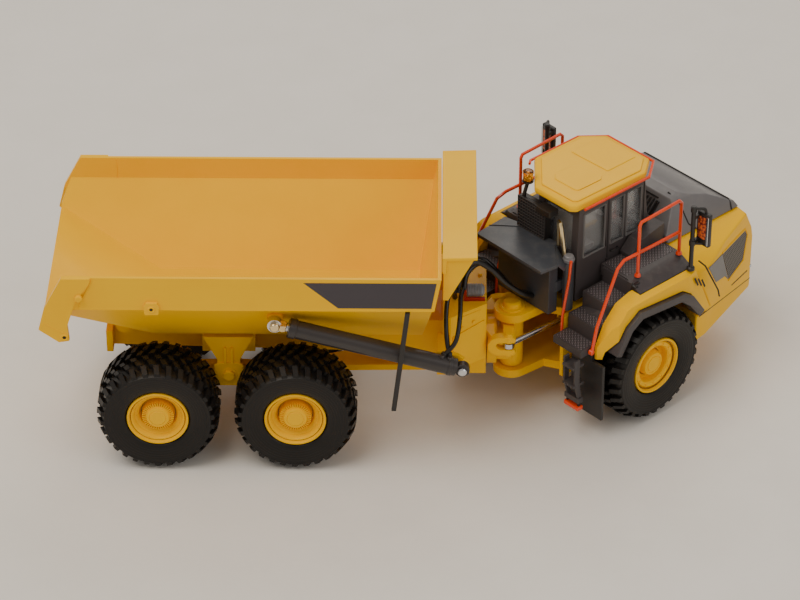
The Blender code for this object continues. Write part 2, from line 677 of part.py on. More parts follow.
def fenders(front):
    """Yellow fender over each front wheel, and its dark trim along the arch."""
    for name, side in SIDES:
        edge = lip_points(True)
        outline = [(11.6, 34.0), (11.0, 31.0), (9.6, 31.0), (9.6, 36.0), (13.2, 43.8),
                   (18.6, 49.6), (25.0, 51.4), (51.9, 51.4), (63.4, 29.0), (57.0, 29.0)]
        outline += [(x, z + 0.35) for x, z in reversed(edge[1:])]
        fender = sided_prism("fender_" + name, outline, (20, 45), side)
        plan = [(9.0, FENDER_IN * side), (9.0, 31.0 * side), (14.8, FENDER_OUT * side),
                (49.0, FENDER_OUT * side), (64.5, 33.4 * side), (64.5, FENDER_IN * side)]
        half = [(y * side, z) for y, z in ((28.0, 20.0), (38.0, 20.0), (38.0, 49.0),
                                           (36.9, 50.2), (28.0, 54.0))]
        common(fender, prism("fender_plan", plan, "z", 10, 70),
               prism("fender_section", half, "x", 0, 80))
        cut(fender, sided_box("deck_room", (DECK_REAR - GAP, DECK_FRONT + GAP), (20.0, 34.5),
                              (DECK_Z - 4.9, 60.0), side))
        attach(paint(fender, "yellow_paint"), front, front)
        lip = sided_prism("arch_lip_" + name, edge + lip_points(False), (33.0, 38.4), side)
        attach(paint(round_edges(lip, 0.4), "grey_paint"), front, front)


def decks(front):
    """Walkway beside the cab with its sloping outer panel, and the stairs behind it."""
    for name, side in SIDES:
        section = [(y * side, z) for y, z in ((CAB_HALF + 0.4, DECK_Z - 4.5),
                                              (CAB_HALF + 0.4, DECK_Z), (DECK_HALF, DECK_Z),
                                              (34.2, DECK_Z - 3.2), (34.2, DECK_Z - 4.5))]
        deck = prism("deck_" + name, section, "x", DECK_REAR, DECK_FRONT)
        steps = [(3.4, 33.6), (3.4, 36.5), (10.4, 36.5), (10.4, 42.5), (17.0, 42.5), (17.0, 48.5),
                 (DECK_REAR - 0.6, 48.5), (DECK_REAR - 0.6, DECK_Z - 0.5),
                 (DECK_REAR + 0.6, DECK_Z - 0.5), (DECK_REAR + 0.6, 46.8), (18.6, 46.4),
                 (12.0, 40.4), (11.0, 33.6)]
        stairs = sided_prism("stairs_" + name, steps, (STAIR_IN, STAIR_OUT), side)
        case = sided_prism("service_box_" + name, [(36.0, DECK_Z - 1.0), (36.0, 56.0), (40.0, 60.0),
                                                   (52.0, 62.5), (52.0, DECK_Z - 1.0)],
                           (CAB_HALF + 0.5, 20.6), side)
        join(deck, stairs, case)
        attach(paint(deck, "grey_paint"), front, front)
        flap = sided_box("front_flap_" + name, (8.4, 9.6), (21.0, 36.0), (8.0, 30.4), side)
        join(flap, sided_box("flap_top", (8.4, 10.6), (21.0, 30.4), (30.0, 33.2), side))
        attach(paint(flap, "black_plastic"), front, front)


def ladders(front):
    """Hanging ladder under the stairs, with a bottom bar."""
    for name, side in SIDES:
        ladder = sided_box("ladder_" + name, (0.0, 5.2), (24.8, 30.2), (29.9, 30.9), side)
        lower = sided_box("tread", (0.4, 5.4), (24.8, 30.2), (22.2, 23.2), side)
        join(ladder, lower)
        for y in (24.6, 29.7):
            rail = sided_prism("ladder_rail", [(0.6, 33.3), (3.0, 33.3), (3.0, 24.0), (4.2, 17.0),
                                               (2.6, 17.0), (0.8, 24.0)], (y, y + 0.8), side)
            join(ladder, rail)
        join(ladder, sided_box("bottom_bar", (2.2, 4.6), (24.2, 30.9), (15.3, 17.3), side))
        attach(paint(ladder, "grey_paint"), front, front)


def handrails(front):
    """Orange rails along the deck and down the stairs, bent from round tube."""
    y = 28.9
    for name, side in SIDES:
        def at(*points):
            return [(x, across * side, z) for x, across, z in points]
        foot = DECK_Z - 0.1
        rail = tube("handrail_" + name, at((31.0, y, foot), (31.0, y, 74.6), (31.8, y, 75.8),
                                           (50.0, y, 76.4), (51.2, y, 75.2), (51.2, y, foot)),
                    RAIL_TUBE)
        lower = tube("mid_rail", at((51.2, y, 63.4), (24.0, y, 63.8), (20.4, y + 0.6, 62.2),
                                    (9.6, STAIR_OUT + 0.95, 44.0), (7.6, STAIR_OUT + 0.95, 34.6)),
                     RAIL_TUBE)
        join(rail, lower)
        inner = tube("grab_rail_" + name, at((11.4, 16.3, 62.9), (10.8, 16.2, 56.0),
                                             (8.2, 16.2, 42.0), (8.0, 16.2, 34.0)), 0.5)
        attach(paint(inner, "orange_paint"), front, front)
        attach(paint(rail, "orange_paint"), front, front)


def cab_block(name, inset, floor):
    """The cab's form moved in by a wall: side view and plan, with its far rear corner cut off."""
    def rear(z):
        return CAB_REAR + inset + (z - CAB_FLOOR) / (CAB_TOP - CAB_FLOOR)
    side_view = [(rear(floor), floor), (CAB_FRONT - inset, floor),
                 (CAB_FRONT - inset, 58.0), (CAB_FRONT - 2.6 - inset, CAB_TOP - inset),
                 (rear(CAB_TOP - inset), CAB_TOP - inset)]
    edge = CAB_HALF - inset
    plan = [(CAB_REAR - 5, -edge), (CAB_FRONT + 5, -edge), (CAB_FRONT + 5, edge),
            (CAB_REAR + CORNER_CUT + inset * 0.4, edge),
            (CAB_REAR + inset, CAB_HALF - CORNER_CUT - inset * 0.4),
            (CAB_REAR - 5, CAB_HALF - CORNER_CUT - inset * 0.4)]
    block = prism(name, side_view, "y", -30, 30)
    return common(block, prism(name + "_plan", plan, "z", 0, 100))


def cab_windows(depth):
    """Cutters for the windows: three a side, one in front and one behind."""
    tools = []
    for name, side in SIDES:
        for low, high in ((18.4, 28.4), (31.2, 37.4), (38.8, 45.8)):
            if side > 0 and low < CAB_REAR + CORNER_CUT:
                continue
            tools.append(sided_prism("window", [(low + 0.6, 61.0), (high + 1.0, 60.2),
                                                (high, 77.8), (low, 78.0)],
                                     (CAB_HALF - depth, CAB_HALF + 3), side))
    tools.append(box("windscreen", (CAB_FRONT - 7, -12.4, 60.5), (CAB_FRONT + 4, 12.4, 77.8)))
    tools.append(box("rear_window", (CAB_REAR - 3, -12.0, 62.5), (CAB_REAR + 4, 1.6, 77.4)))
    return tools


def cab(front):
    """Hollow cab shell, its clear insert, the roof, the inside and the roof rail."""
    shell = cab_block("cab_shell", 0, CAB_FLOOR)
    cut(shell, cab_block("cab_room", CAB_WALL, CAB_FLOOR - 6))
    cut(shell, *cab_windows(3.0))
    attach(paint(shell, "grey_paint"), front, front)

    insert = cab_block("cab_glazing", CAB_WALL + GAP, 57.0)
    cut(insert, cab_block("glass_room", CAB_WALL + GAP + 0.7, 50.0))
    attach(paint(insert, "clear"), front, front)

    roof = prism("cab_roof", ROOF_PLAN, "z", CAB_TOP + GAP, ROOF_TOP)
    attach(paint(round_edges(roof, 0.8), "yellow_paint"), front, front)

    floor_plan = [(18.0, -12.0), (46.6, -12.0), (46.6, 12.0), (30.0, 12.0), (18.0, 0.0)]
    seat = prism("cab_seat", floor_plan, "z", CAB_FLOOR - 2.3, CAB_FLOOR - 0.6)
    join(seat, box("seat_box", (26.0, -4.5, CAB_FLOOR - 1), (34.0, 4.5, 55.0)),
         box("seat_back", (24.0, -4.5, 52.0), (27.0, 4.5, 70.0)),
         box("dashboard", (42.0, -9.0, CAB_FLOOR - 1), (46.4, 9.0, 60.0)))
    attach(paint(seat, "black_plastic"), front, front)

    rail = tube("roof_rail", [(x, y, 82.0) for x, y in ROOF_RAIL], 0.5)
    attach(paint(rail, "orange_paint"), front, front)


def cab_back(front):
    """What stands behind the cab: cooler, cover plate, wall, canister, pipes and beacon."""
    cooler = box("cooler_guard", (11.8, -3.0, 65.0), (14.6, 10.0, 77.0))
    join(cooler, box("cooler_cap", (9.6, -7.0, 76.2), (14.0, -0.6, 78.4)),
         tube("beacon_stalk", [(13.0, 8.6, 70.0), (12.6, 8.2, 78.0), (14.0, 8.0, 82.2)], 0.7))
    attach(paint(cooler, "black_plastic"), front, front)
    plan = [(-2.4, -15.8), (4.6, -16.8), (12.0, -7.6), (13.8, -7.6), (13.8, 8.0), (12.0, 16.8),
            (-2.4, 15.8)]
    cover = prism("rear_cover", plan, "z", 63.4, 64.7)
    join(cover, box("rear_wall", (5.0, -12.5, 41.8), (9.0, 12.5, 63.9)),
         box("canister_arm", (8.0, -13.0, 50.0), (12.4, -11.5, 54.0)),
         rod("air_canister", (12.4, -14.2, 42.2), (12.4, -14.2, 62.0), 1.9, 16))
    attach(paint(cover, "grey_paint"), front, front)
    pipe = tube("exhaust_pipe", [(12.8, -8.8, 65.1), (12.6, -8.8, 73.4), (12.2, -9.2, 75.2),
                                 (11.8, -10.4, 75.2), (11.6, -11.0, 73.4), (12.2, -12.4, 62.4)],
                0.75)
    attach(paint(pipe, "gold"), front, front)
    dome = turned("beacon", [(0, 4.2), (1.7, 3.9), (1.9, 3.4), (1.8, 0.0), (0, 0)],
                  (14.0, 8.0, 82.6), "z", 16)
    attach(paint(dome, "amber"), front, front)


def mirrors(front):
    """Dark post, arms and mirror head at each front corner of the deck."""
    for name, side in SIDES:
        post = rod("mirror_" + name, (50.2, 35.6 * side, 51.4), (50.2, 35.6 * side, 77.4), 0.8, 12)
        head = sided_box("head", (52.6, 54.4), (35.0, 40.6), (61.5, 74.5), side, 0.4)
        upper = sided_box("upper_arm", (50.0, 53.6), (35.2, 36.4), (72.4, 73.6), side)
        lower = sided_box("lower_arm", (50.0, 53.6), (35.2, 36.4), (62.6, 63.8), side)
        join(post, head, upper, lower)
        attach(paint(post, "black_plastic"), front, front)


def build():
    clear_scene()
    rear = empty("rear_unit", (-CENTRE_X, -CENTRE_Y, 0))
    front = empty("front_unit", (HITCH_X, 0, 0), rear, STEER_ANGLE)
    body_pivot = empty("pivot_tip", (TIP_X, 0, TIP_Z), rear)
    for name, side in SIDES:
        wheel("rear_1_" + name, 0, side, rear)
        wheel("rear_2_" + name, BOGIE_LENGTH, side, rear)
        wheel("front_" + name, FRONT_AXLE_X, side, front)
    bogie(rear, rear_frame(rear))
    dump_body(rear, body_pivot)
    spill_guard(rear, body_pivot)
    mudflaps(rear, body_pivot)
    hoist_rams(rear, body_pivot)
    hitch_knuckle(rear)
    steering_rams(front)
    front_frame(front)
    attach(paint(front_axle(front), "yellow_paint"), front, front)
    nose(front)
    hood(front)
    fenders(front)
    decks(front)
    ladders(front)
    handrails(front)
    cab(front)
    cab_back(front)
    mirrors(front)


build()
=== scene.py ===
"""Looks of an articulated dump truck, a 1:50 die-cast model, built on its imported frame.

Lengths are in millimetres in two sets of axes, one for each half of the truck. In both, x points
forward, y to the driver's left and z up from the floor. The rear half is measured from its
rearmost axle and the front half from the hitch post.
"""
import json
import math

import bmesh
import bpy
import numpy as np
from bpy.props import FloatProperty, FloatVectorProperty, IntProperty, PointerProperty
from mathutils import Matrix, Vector

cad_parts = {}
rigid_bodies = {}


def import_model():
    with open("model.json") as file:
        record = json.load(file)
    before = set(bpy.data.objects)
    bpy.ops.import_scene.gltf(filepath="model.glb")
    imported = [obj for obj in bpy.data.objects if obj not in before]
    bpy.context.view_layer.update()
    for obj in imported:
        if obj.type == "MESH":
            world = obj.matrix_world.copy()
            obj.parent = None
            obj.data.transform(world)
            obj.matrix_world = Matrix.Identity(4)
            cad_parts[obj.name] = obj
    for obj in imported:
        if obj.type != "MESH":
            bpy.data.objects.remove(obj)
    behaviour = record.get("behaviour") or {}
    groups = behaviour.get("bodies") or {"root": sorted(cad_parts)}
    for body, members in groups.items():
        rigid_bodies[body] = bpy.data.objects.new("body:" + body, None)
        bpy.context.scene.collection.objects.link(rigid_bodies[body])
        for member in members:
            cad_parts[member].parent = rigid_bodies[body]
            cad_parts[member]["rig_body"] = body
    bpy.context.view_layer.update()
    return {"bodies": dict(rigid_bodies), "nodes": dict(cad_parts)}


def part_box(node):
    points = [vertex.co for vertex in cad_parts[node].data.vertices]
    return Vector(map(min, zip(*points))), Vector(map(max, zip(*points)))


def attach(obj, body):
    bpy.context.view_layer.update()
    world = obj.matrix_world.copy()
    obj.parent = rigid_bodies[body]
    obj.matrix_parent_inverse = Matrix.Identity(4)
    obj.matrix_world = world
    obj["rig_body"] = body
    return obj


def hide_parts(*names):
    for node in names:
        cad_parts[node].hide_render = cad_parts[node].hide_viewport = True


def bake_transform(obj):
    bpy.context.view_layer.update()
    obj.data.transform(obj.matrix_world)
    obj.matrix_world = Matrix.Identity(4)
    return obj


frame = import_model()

bl_info = {
    "name": "Articulated dump truck looks",
    "version": (1, 0, 0),
    "blender": (4, 5, 0),
    "location": "3D View > Sidebar > Dump truck",
    "description": "Finishes and fine pieces of a die-cast articulated dump truck",
    "category": "Object",
}

MM = 0.001
WELD = 2e-6  # points this close, in metres, are one
THIN = 1e-6  # an edge this short has no length
FLAT_ANGLE = math.radians(0.6)
BEVEL_ANGLE = math.radians(30)
CAST_ANGLE = 32
FRONT_AXLE_X = 32.7
SIDES = ("left", "right")
WHEELS = tuple(axle + side for axle in ("rear_1_", "rear_2_", "front_") for side in SIDES)


# ---------------------------------------------------------------- places


def middle(node):
    """The centre of a cast part's box, in metres."""
    low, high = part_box(node)
    return (np.array(low) + np.array(high)) / 2


class Half:
    """One half of the truck: turns its millimetres into the frame's metres.

    point = origin + x * forward + y * left + z * up.
    """

    def __init__(self, origin, forward):
        self.origin = np.array(origin, float)
        forward = np.array(forward, float)
        self.axes = np.array([forward, np.cross((0, 0, 1), forward), (0, 0, 1)])

    def __call__(self, points):
        return self.origin + np.asarray(points, float) * MM @ self.axes

    def at(self, place):
        """The same directions from another origin, in metres."""
        return Half(place, self.axes[0])


def find_halves():
    """The two halves' places, from where their wheels are."""
    back = (middle("tyre_rear_1_left") + middle("tyre_rear_1_right")) / 2
    fore = (middle("tyre_rear_2_left") + middle("tyre_rear_2_right")) / 2
    forward = (fore - back) / np.linalg.norm(fore - back)
    rear = Half((back[0], back[1], 0), forward)
    left, right = middle("tyre_front_left"), middle("tyre_front_right")
    across = (left - right) / np.linalg.norm(left - right)
    forward = np.cross(across, (0, 0, 1))
    hub = (left + right) / 2 - forward * FRONT_AXLE_X * MM
    return rear, Half((hub[0], hub[1], 0), forward)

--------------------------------

Count each line with "before" in it and report that figure by itself.

:: WRITTEN SOLUTION ::
2